Begin RECORDS SHOWN

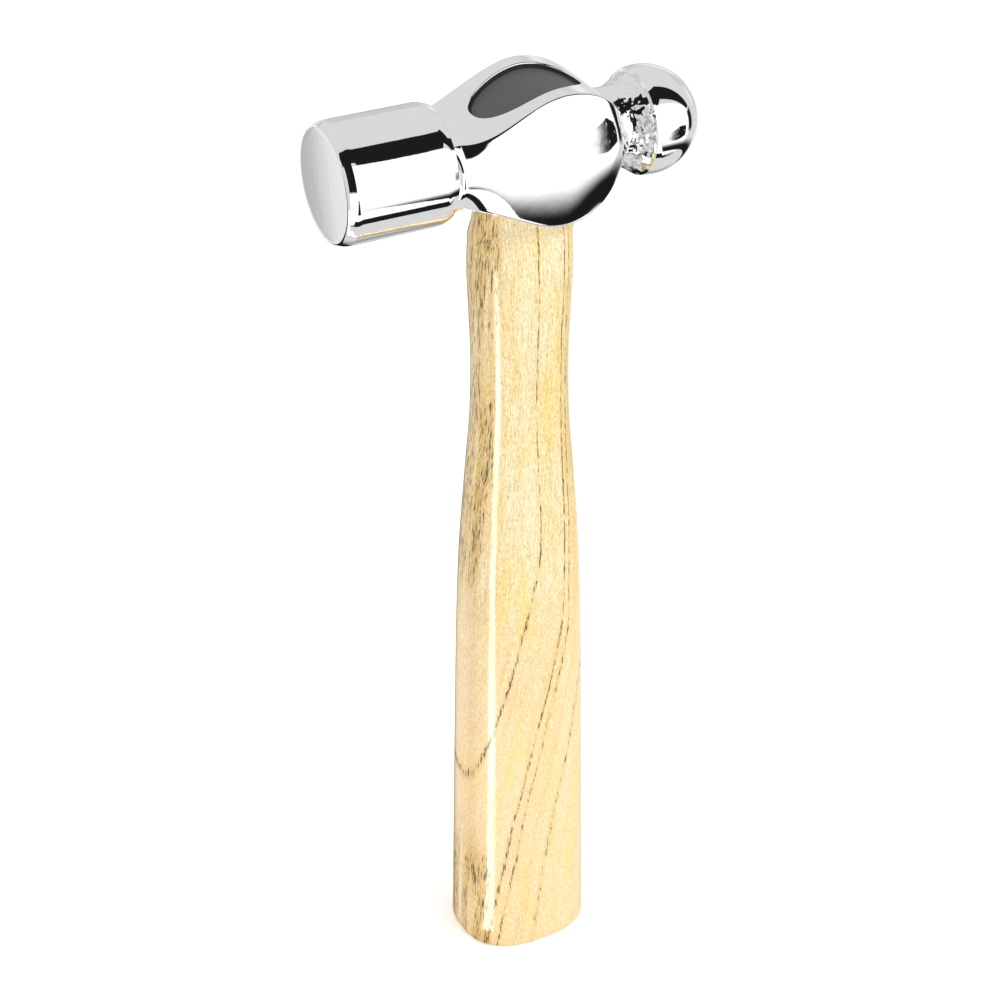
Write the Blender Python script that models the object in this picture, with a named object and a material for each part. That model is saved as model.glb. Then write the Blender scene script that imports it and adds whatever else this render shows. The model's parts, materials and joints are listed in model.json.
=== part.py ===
"""Ball peen hammer: a chromed forged head on an ash handle.

The handle's tenon fills the oval eye and is spread by one wooden and two steel wedges.
Dark resin seals the top of the eye, a little below its rim.
The hammer stands on its butt, with +Z up the handle and the striking face towards -X.
The origin is the centre of the butt's flat face.
"""

import math

import bpy

MM = 0.001

# Head: positions along X from the handle's axis, heights from the head's own axis
HEAD_AXIS_Z = 240.5 * MM
FACE_X = -52.0 * MM
FACE_RADIUS = 14.05 * MM
BARREL_RADIUS = 15.0 * MM
FACE_CHAMFER = 2.5 * MM
SHOULDER_X = -23.4 * MM
SHOULDER_CHAMFER = 2.0 * MM
SHOULDER_RADIUS = 14.25 * MM
SHOULDER_STEP = 1.2 * MM
BALL_X = 34.0 * MM
BALL_RADIUS = 13.7 * MM
BALL_CREASE_X = BALL_X - 3.4 * MM
BALL_NECK_X = 24.0 * MM
BALL_NECK_RADIUS = 9.9 * MM

# Boss around the eye: seen from the side a round cheek that runs into a low neck behind the barrel
BOSS_X = 5.0 * MM
BOSS_HEIGHT = 17.0 * MM
BOSS_REAR = 19.0 * MM
BOSS_REAR_SHARE = 0.984
CHEEK_WIDTH = 15.2 * MM
CHEEK_EDGE_WIDTH = 13.3 * MM
CHEEK_TAPER = 4.6 * MM
CHEEK_EDGE = 0.5 * MM
NECK_START_X = -25.0 * MM
NECK_END_X = -21.5 * MM
NECK_WIDTH = 13.5 * MM
NECK_FILLET = 1.0 * MM
NECK_FILLET_LENGTH = 2.4 * MM
NECK_EDGE_WIDTH = 10.5 * MM
NECK_HEIGHT = 8.5 * MM
EDGE_FLARE = 15.0 * MM

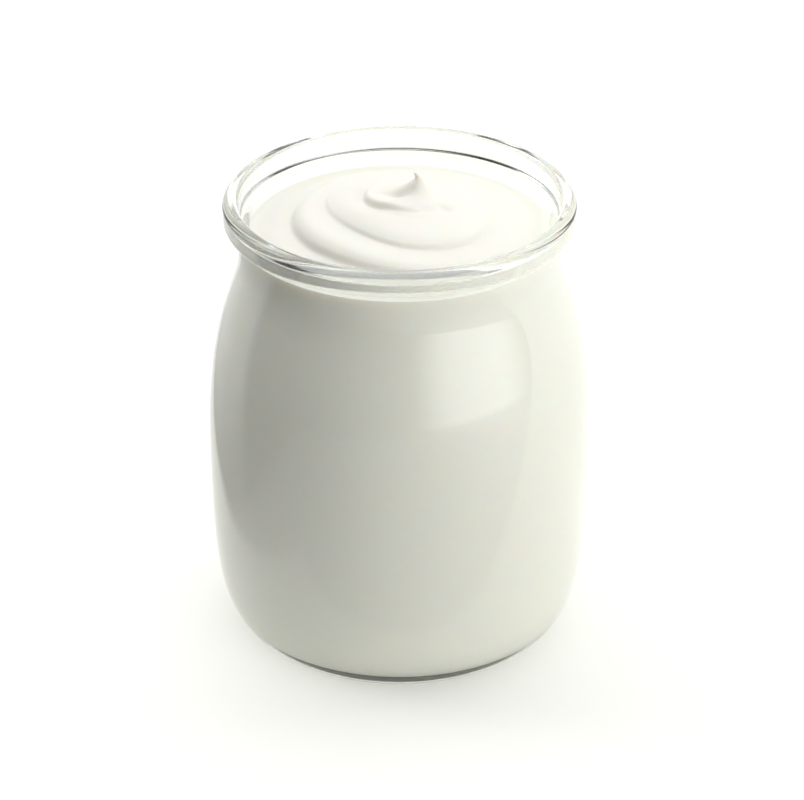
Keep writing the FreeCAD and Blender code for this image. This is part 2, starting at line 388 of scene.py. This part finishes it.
def jar_inputs(jar):
    """The lathe's named sizes and their values."""
    names = ("jar_height", "body_radius", "body_height", "neck_radius", "neck_height",
             "lip_radius", "lip_depth", "lip_round", "foot_radius", "recess_radius",
             "recess_depth", "wall", "throat_radius", "mouth_radius", "mouth_round",
             "floor_height", "floor_radius", "heel_pull", "flank_pull",
             "shoulder_pull", "neck_pull", "collar_pull", "throat_pull", "mouth_pull",
             "floor_pull")
    values = {name.replace("_", " ").title(): getattr(jar, name) for name in names}
    values["Lip Pull"] = QUARTER_TURN_PULL * jar.lip_round
    values["Mouth Corner"] = QUARTER_TURN_PULL * jar.mouth_round
    values["Under Pull"] = jar.under_share * (
        jar.lip_radius - jar.lip_round - jar.neck_radius)
    return values


def total(tree, sizes, terms):
    """A socket, or zero, that adds the named sizes; a minus sign takes one away."""
    result = 0.0
    for term in terms:
        operation = "SUBTRACT" if term.startswith("-") else "ADD"
        result = add_node(tree, "ShaderNodeMath", {"operation": operation}, {
            0: result, 1: sizes.outputs[term.lstrip("-")]}).outputs[0]
    return result


def place_of(tree, sizes, across, up):
    """A point of the outline, from its distance to the axis and its height."""
    return add_node(tree, "ShaderNodeCombineXYZ", None, {
        0: total(tree, sizes, across), 1: total(tree, sizes, up)}).outputs[0]


def lathe_tree(values, material):
    """Geometry Nodes that draw the jar's outline and turn it round its axis."""
    tree = bpy.data.node_groups.new("Turned Glass Jar", "GeometryNodeTree")
    for name in values:
        socket = tree.interface.new_socket(name, in_out="INPUT",
                                           socket_type="NodeSocketFloat")
        socket.subtype = "DISTANCE"
    tree.interface.new_socket("Segments", in_out="INPUT", socket_type="NodeSocketInt")
    tree.interface.new_socket("Glass", in_out="INPUT", socket_type="NodeSocketMaterial")
    tree.interface.new_socket("Jar", in_out="OUTPUT", socket_type="NodeSocketGeometry")
    sizes = add_node(tree, "NodeGroupInput")
    outline = add_node(tree, "GeometryNodeJoinGeometry")
    for start, start_pull, end_pull, end, steps in reversed(OUTLINE):
        piece = add_node(tree, "GeometryNodeCurvePrimitiveBezierSegment",
                         {"mode": "OFFSET"}, {
                             "Resolution": steps,
                             "Start": place_of(tree, sizes, *start),
                             "Start Handle": place_of(tree, sizes, *start_pull),
                             "End Handle": place_of(tree, sizes, *end_pull),
                             "End": place_of(tree, sizes, *end)})
        tree.links.new(piece.outputs[0], outline.inputs[0])
    path = add_node(tree, "GeometryNodeCurvePrimitiveCircle", {"mode": "RADIUS"}, {
        "Resolution": sizes.outputs["Segments"], "Radius": 1.0})
    beside = add_node(tree, "GeometryNodeTransform", None, {
        "Geometry": outline.outputs[0], "Translation": (-1.0, 0.0, 0.0),
        "Rotation": (math.pi, 0.0, 0.0)})
    turned = add_node(tree, "GeometryNodeCurveToMesh", None, {
        "Curve": path.outputs[0], "Profile Curve": beside.outputs[0]})
    welded = add_node(tree, "GeometryNodeMergeByDistance", None, {
        "Geometry": turned.outputs[0], "Distance": WELD_DISTANCE})
    outward = add_node(tree, "GeometryNodeFlipFaces", None, {"Mesh": welded.outputs[0]})
    smooth = add_node(tree, "GeometryNodeSetShadeSmooth", None, {
        "Geometry": outward.outputs[0]})
    real = add_node(tree, "GeometryNodeRealizeInstances", None, {
        "Geometry": smooth.outputs[0]})
    finished = add_node(tree, "GeometryNodeSetMaterial", None, {
        "Geometry": real.outputs[0], "Material": sizes.outputs["Glass"]})
    add_node(tree, "NodeGroupOutput", None, {0: finished.outputs[0]})
    values["Glass"] = material
    return tree


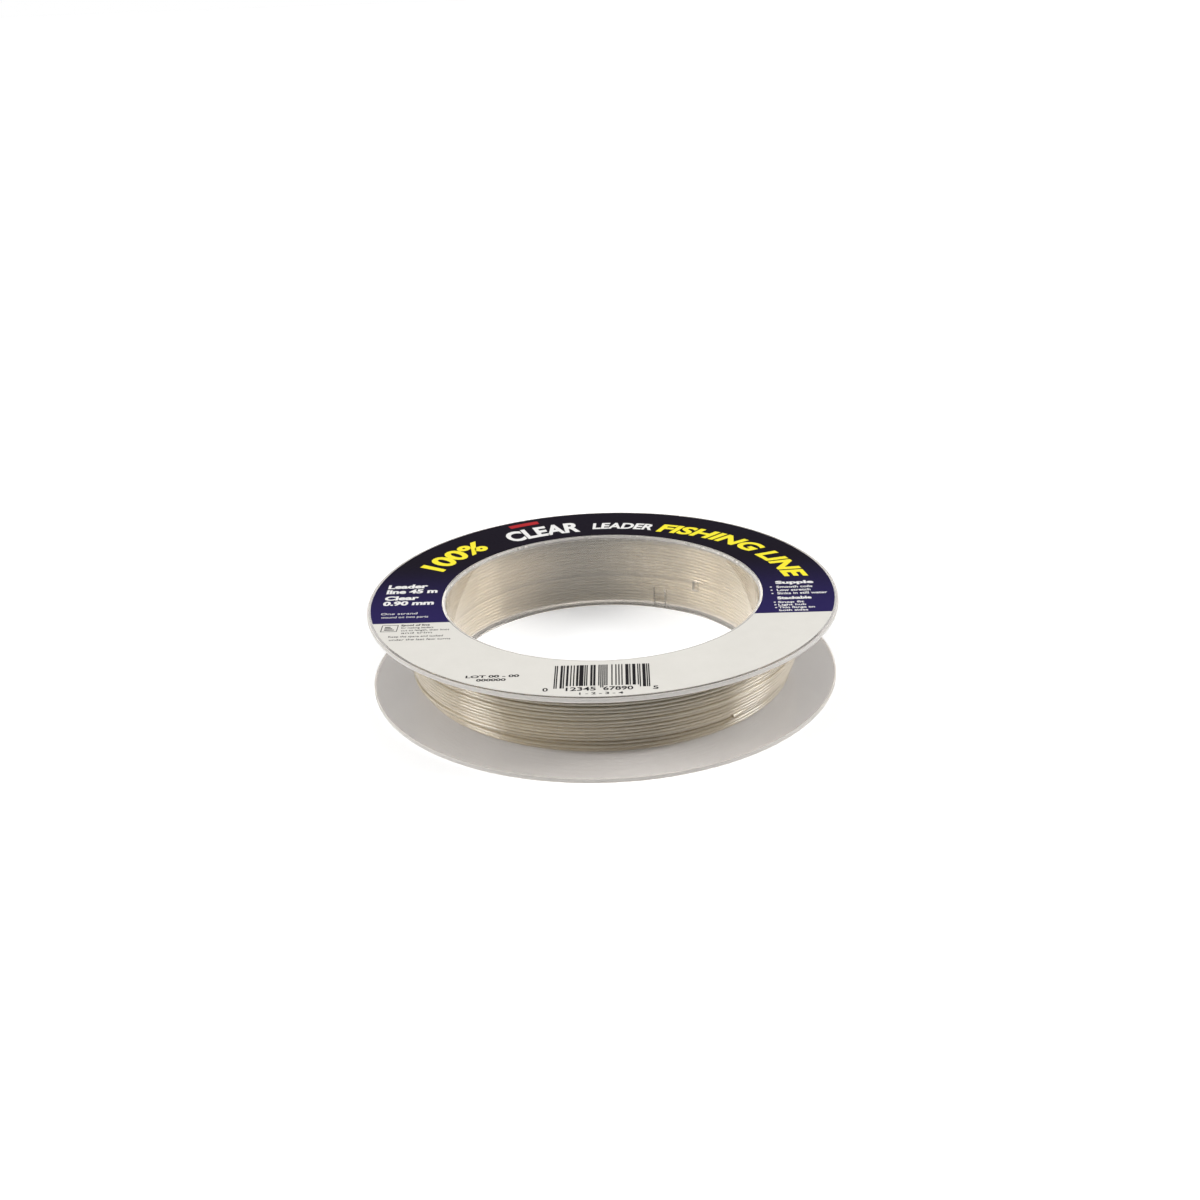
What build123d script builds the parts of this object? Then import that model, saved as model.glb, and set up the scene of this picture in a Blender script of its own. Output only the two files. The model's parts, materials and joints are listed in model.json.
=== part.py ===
from build123d import *
import os

# Fishing line spool: a flat, wide-bored wheel of clear plastic, wound with heavy leader line.
# Two mouldings make the wheel. The upper one is a flange with the bore sleeve, the lower one is a
# flange with a sleeve that fits round it, and three snap fingers hold the two together for good.
# A ring-shaped paper label is stuck on the upper flange, and the line fills the channel.
#
# Millimetres. The origin is the bore's centre on the surface that the spool stands on, +Z is the
# bore's axis, and -Y is the side that the lower part of the label's print faces.

# ---- driving dimensions ----
FLANGE_R = 59.0           # both flanges
FLANGE_T = 1.05           # thickness of each flange
SPOOL_H = 21.0            # underside of the lower flange to the top of the upper one
BORE_R = 39.5             # hole for a wrist, a peg or a rod butt
SLEEVE_T = 1.2            # wall of each of the two sleeves
SLEEVE_GAP = 0.1          # radial clearance between the sleeves
RIM_ROUND = 0.3           # moulded edge radius of the flanges
BORE_ROUND = 0.3          # lead-in round the bore
SLEEVE_RECESS = 0.1       # the bore sleeve stops this far above the underside

FINGER_W = 3.0            # snap finger, cut free in the bore sleeve's foot
FINGER_H = 6.2            # its length, from the sleeve's foot to its root
FINGER_SLIT = 0.25        # narrow gap on each side of a finger
HOOK_REACH = 0.7          # how far the hook stands out of the finger
HOOK_Z = (1.8, 3.6)       # foot of the hook's ramp, and its catch face
HOOK_NOSE = 0.4           # flat nose between the ramp and the catch face
WINDOW_SIDE = 0.3         # room round a hook in its window, on each side
WINDOW_ABOVE = 0.1        # room over the catch face
WINDOW_BELOW = 0.3        # room under the ramp
FIRST_FINGER_DEG = 66.0   # azimuth from +X; the other two are a third of a turn apart
FINGER_COUNT = 3

ANCHOR_DEG = 50.5         # azimuth of the slot that the line's inner end is pushed into
ANCHOR_W = 1.8            # along the sleeve
ANCHOR_Z = (7.0, 9.8)     # its lower and upper end

LABEL_R = (40.3, 58.0)    # inner and outer radius of the die-cut paper ring
LABEL_T = 0.12

WINDING_FOOT_R = 47.3     # outside of the wound line where it meets the lower flange
WINDING_CROWN_R = 49.6    # its widest, a little above the middle
WINDING_CROWN_Z = 12.0
WINDING_HEAD_R = 49.0     # where it meets the upper flange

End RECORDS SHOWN

DIRECTIONS FOR THIS TASK
Extract all lines from the material above that include the word "else".

THE RESPONSE
Write the Blender Python script that models the object in this picture, with a named object and a material for each part. That model is saved as model.glb. Then write the Blender scene script that imports it and adds whatever else this render shows. The model's parts, materials and joints are listed in model.json.
        operation = "SUBTRACT" if term.startswith("-") else "ADD"